Novelty was lighter and considerably faster than the other locomotives in the competition. It reached an unheard-of speed 28 mph (45 kmh) on the first day of competition. This locomotive was the crowd favorite. But because of problems with a boiler pipe, which could not be fixed on site5, the locomotive didn’t complete the test trip.

Rocket was the only locomotive to complete the trials. It hauled 13 tons, achieving a top speed of 30 mph. Rocket was declared the winner of the £500 prize. The Stephensons were given the contract to produce locomotives for the Liverpool & Manchester Railway.

The official opening of the L&MR took place on September 15, 1830. Guests of honor, including the Duke of Wellington (then the prime minister) and many other VIPs assembled at the Liverpool station for a tour to Manchester. On returning to Liverpool, they would sit down for a banquet. Unfortunately, the events did not go according to plan.

The day started with a procession of eight trains departing from Liverpool. The parade was led by Northumbrian7 driven by Stephenson. Crowds of spectators gathered along the line. The procession stopped at Parkside for the locomotives to take on water. During this stop, there was a tragic accident – William Huskisson, the MP8 for Liverpool, fell into the path of Rocket. The locomotive could not stop in time and ran over his leg, crushing it.

Despite this sorry start, the railway soon proved its worth. Regular passenger services began on September 17 and rapidly became more popular than the competing road carriages. In December, when several new locomotives had been delivered, goods services started. The success of the L&MR stimulated railway construction in other parts of the country. Between 1833 and 1843, 3,680 miles of railway were laid down.

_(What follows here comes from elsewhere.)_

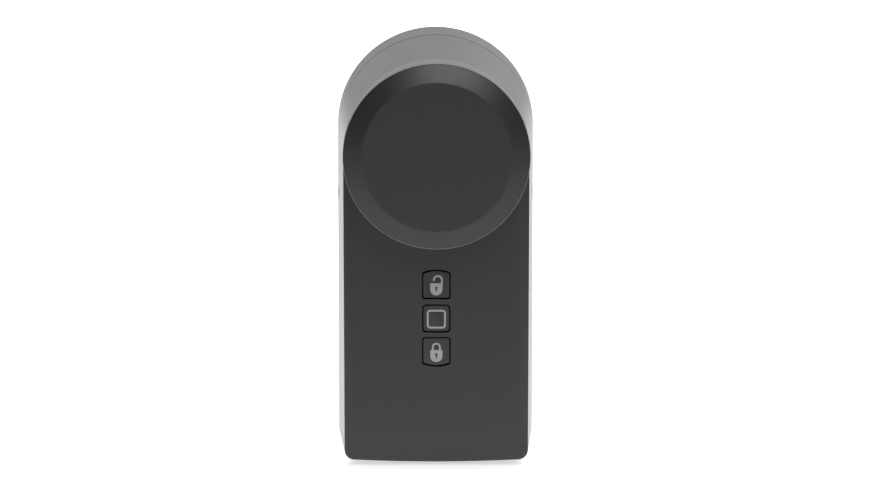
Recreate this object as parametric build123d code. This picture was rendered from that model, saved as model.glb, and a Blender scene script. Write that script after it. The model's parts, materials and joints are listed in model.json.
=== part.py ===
from build123d import *
import os
from math import acos, atan2, cos, hypot, pi, radians, sin, tan

# Motor drive for a door's lock cylinder, with a handwheel and three keys.
# Millimetres. +Z is up, the front faces -Y, and Y = 0 is the mounting face.
# The origin is on the axis of the lock cylinder. "Depth" is the distance in front of Y = 0.

os.makedirs("parts", exist_ok=True)

# --- casing ---
REAR_HALF = 29.5  # half width at the mounting face, and radius of the round top
FRONT_HALF = 27.35  # the same at the front edge
FRONT_FOOT_HALF = 27.15  # half width of the front at its bottom corners
BODY_DEPTH = 46.5
FOOT = 97.5  # from the cylinder's axis down to the lowest point, at the mounting face
FRONT_FOOT = 94.3  # the same at the front edge
FOOT_BULGE = 0.75  # height of the curved bottom edge
CORNER = 3.0
SEAM_DEPTH = 13.0
SEAM_GAP = 0.3
MIN_CORNER = 1.0  # of the walls inside the casing
WALL = 2.0
REAR_WALL = 2.2
BACK_WALL = 3.0
DECK_REAR = 43.0
DECK_FRONT = 44.7

# --- front cover ---
FIELD_DEPTH = 46.9  # the flat field
EDGE_DEPTH = 46.1  # its side edges
TOE_DEPTH = 45.7  # its bottom edge
FIELD_HALF = 22.8
TOE_CREASE = -81.6
COVER_TOP = -4.0
COVER_LIP = 24.5  # radius of its top edge, under the handwheel
CREASE_SOFTNESS = 1.2
COVER_FIT = 0.05
PAST = 1.0  # how far a cut runs past the solid that it cuts

# --- lock cylinder and mounting plate ---
CLAMP_RADIUS = 8.6
WEB_HALF = 5.1
WEB_FOOT = 24.6
PLATE_THICK = 8.0
PLATE_HALF = 17.0
PLATE_TOP = 14.5
PLATE_FOOT = -29.0
PLATE_CORNER = 5.0
COLLAR_FIT = 0.25
COLLAR_WALL = 1.6
COLLAR_FRONT = 8.3
SET_RADIUS = 2.0
SET_LENGTH = 5.0
SET_REST = 8.9  # distance of a set screw's point from the axis
SET_SOCKET = (1.0, 2.0)  # radius and depth
LOCK_HEIGHT = -20.0
LOCK_DEPTH = 5.0
LOCK_RADIUS = 1.5
LOCK_HEAD = 2.6
LOCK_TIP = 11.5
LOCK_SEAT = 27.3  # distance of a lock screw's head from the middle
LOCK_HEAD_HEIGHT = 1.5
LOCK_SOCKET = 1.0
LOCK_BOSS = 3.4
LOCK_BOSS_LENGTH = 3.0
SCREW_ROOM = 0.15

# --- key cup and handwheel ---
CUP_RADIUS = 15.6
CUP_REAR = 9.4
CUP_FLOOR = 34.0
CUP_FRONT = 37.0
CUP_THREAD = 2.6
KEY_SLOT = (7.0, 28.4)
SHOULDER_RADIUS = 18.0
SHOULDER_THICK = 0.5
SLEEVE_RADIUS = 11.0
SLEEVE_BORE = 6.0
SLEEVE_FLANGE = 15.4
SLEEVE_STEP = 38.6
RUNNING = 0.05
BUSH_WALL = 1.8
REAR_BUSH_DEPTHS = (9.1, 11.8)
FRONT_BUSH_DEPTHS = (42.6, 46.2)
SHRINK = 0.02  # room drawn between a ring and the cup that it is shrunk onto
MAGNET_RADIUS = 17.6
MAGNET_DEPTHS = (30.0, 32.0)
WHEEL_REAR = 48.4
WHEEL_WEB = 51.9
WHEEL_RIM = 61.6
WHEEL_FACE = 63.6
WHEEL_REAR_RADIUS = 26.8
WHEEL_RADIUS = 27.3
WHEEL_WALL = 2.2
WEB_THICK = 2.0
CAP_RADIUS = 26.95
CAP_FLAT = 21.8
CAP_SEAT = 60.1
CAP_SKIN = 1.6
CAP_FIT = 0.2
CAP_SKIRT = 58.1  # where the cap's locating skirt ends
CAP_SKIRT_BORE = 21.2
CUP_SCREW_CIRCLE = 13.2
WHEEL_SCREW_CIRCLE = 8.5
WHEEL_SCREW_LENGTH = 8.5

# --- gear train ---
PRESSURE_ANGLE = radians(25)
ADDENDUM = 0.9
DEDENDUM = 1.2
OUTPUT_TEETH, SECOND_PINION_TEETH, OUTPUT_MODULE = 50, 12, 0.8
SECOND_TEETH, FIRST_PINION_TEETH, SECOND_MODULE = 32, 10, 0.5
FIRST_TEETH, MOTOR_TEETH, FIRST_MODULE = 30, 10, 0.4
BACKLASH = 0.05  # as a share of the module, taken from each tooth
FIRST_LAYER = (12.0, 14.5)
SECOND_LAYER = (14.9, 18.4)
OUTPUT_LAYER = (18.8, 24.8)
SECOND_ANGLE = radians(-50)
MOTOR_X = 4.5
GEAR_COVER = (9.4, 11.2)
GEAR_PLATE = (25.6, 27.6)
GEAR_PLATE_FOOT = -36.2
GEAR_PLATE_INSET = 2.5
PILLARS = [(-21.3, -33.6), (21.3, -33.6), (0.0, 23.6)]
PILLAR_RADIUS = 1.7
PILLAR_THREAD = 7.0
PILLAR_BOSS = 2.0
BOSS_ROOM = 0.3
CUP_ROOM = 0.4
PINION_OVER = 0.3  # how far a pinion stands past its mate
FIRST_AXLE = 0.75
SECOND_AXLE = 1.0
AXLE_FIT = 0.04
AXLE_SEAT = 2.0
AXLE_SKIN = 0.5  # left between an axle's end and the far face of its plate
SCREW = 0.95  # radius of the small screws
SCREW_HEAD = 1.8
HEAD_HEIGHT = 1.2
CROSS_SPAN, CROSS_ARM, CROSS_DEPTH = 1.1, 0.28, 0.6  # shares of the head's radius and height
BLIND = 1.0  # how much deeper a blind hole is than its screw

# --- motor ---
MOTOR_RADIUS = 6.75
MOTOR_POCKET = 7.75
MOTOR_REAR = 20.0
MOTOR_FRONT = 36.5
POCKET_FLOOR = 18.6
SHAFT_RADIUS = 0.75
MOTOR_NECK = 2.2
NECK_LENGTH = 1.0
SHAFT_INSIDE = 3.0
MOTOR_EDGE = 0.6
MOTOR_SCREW = 0.7
MOTOR_SCREW_OFFSET = 4.5
MOTOR_SCREW_DEPTH = 1.2
POCKET_ROOM = 0.35
NECK_ROOM = 0.1
LOW_HEAD = 0.9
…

In 1845, the L&MR merged with the Grand Junction Railway and a year later with the new London & North Western Railway.


Notes: 1peat – торф;

2to be in a quandary – быть в замешательстве;

3Rainhill Trials – Рэйнхильские испытания;

4Sans Pareil – Санс Парэйл (Несравненный);

5Novelty – Новелти (Новинка);

6on site – на месте;

7Northumbrian – Нортамберлендец;

8MP – член парламента.


Ex. 12. Mark the following statements as ‘True’ or ‘False’. Use the following introductory phrases:


Agreement Disagreement Doubt
That’s right. I quite agree with you. You are absolutely right! I’m afraid, you are mistaken. I can’t agree with you. I don’t think so. I don’t know exactly. You are partly right. It’s difficult to say, but I guess…


1. Steam traction was used on the Liverpool-Manchester Railway.

2. Before the Liverpool-Manchester Railway had been opened, it was very expensive to transport coal.

3. The Stockton & Darlington line demonstrated that railway construction might be profitable business.

4. James Sandars, a businessman from Liverpool, was recruited by George Stephenson, a mechanical engineer, to survey the track.

5. Manchester is well known for its textile industry and Liverpool is the most important port in the south of England.

6. The plan was to construct a mainline to the standard gauge for passenger and freight operation.

7. The Liverpool-Manchester Railway resembled a modern railroad because the freight trains strictly kept a timetable.

8. Initially, the director of the Liverpool-Manchester Railway Company didn’t know which engines to choose.

9. The competition was held to award the sum of 500 pounds to the best locomotive driver.

10. The locomotives taking part in the competition were to follow five rules.

11. Stephenson’s Rocket won the competition because visiting dignitaries tipped the judges.

12. It was a wonderful event, and everybody was in the seventh heaven.

13. Since September 17, 1830, regular passenger services have dominated over more traditional road transport.

14. The success of the Liverpool-Manchester railway gave a great stimulus to railway construction in England.

15. Between 1833 and 1843, 2,300 km of railway were laid down in the country.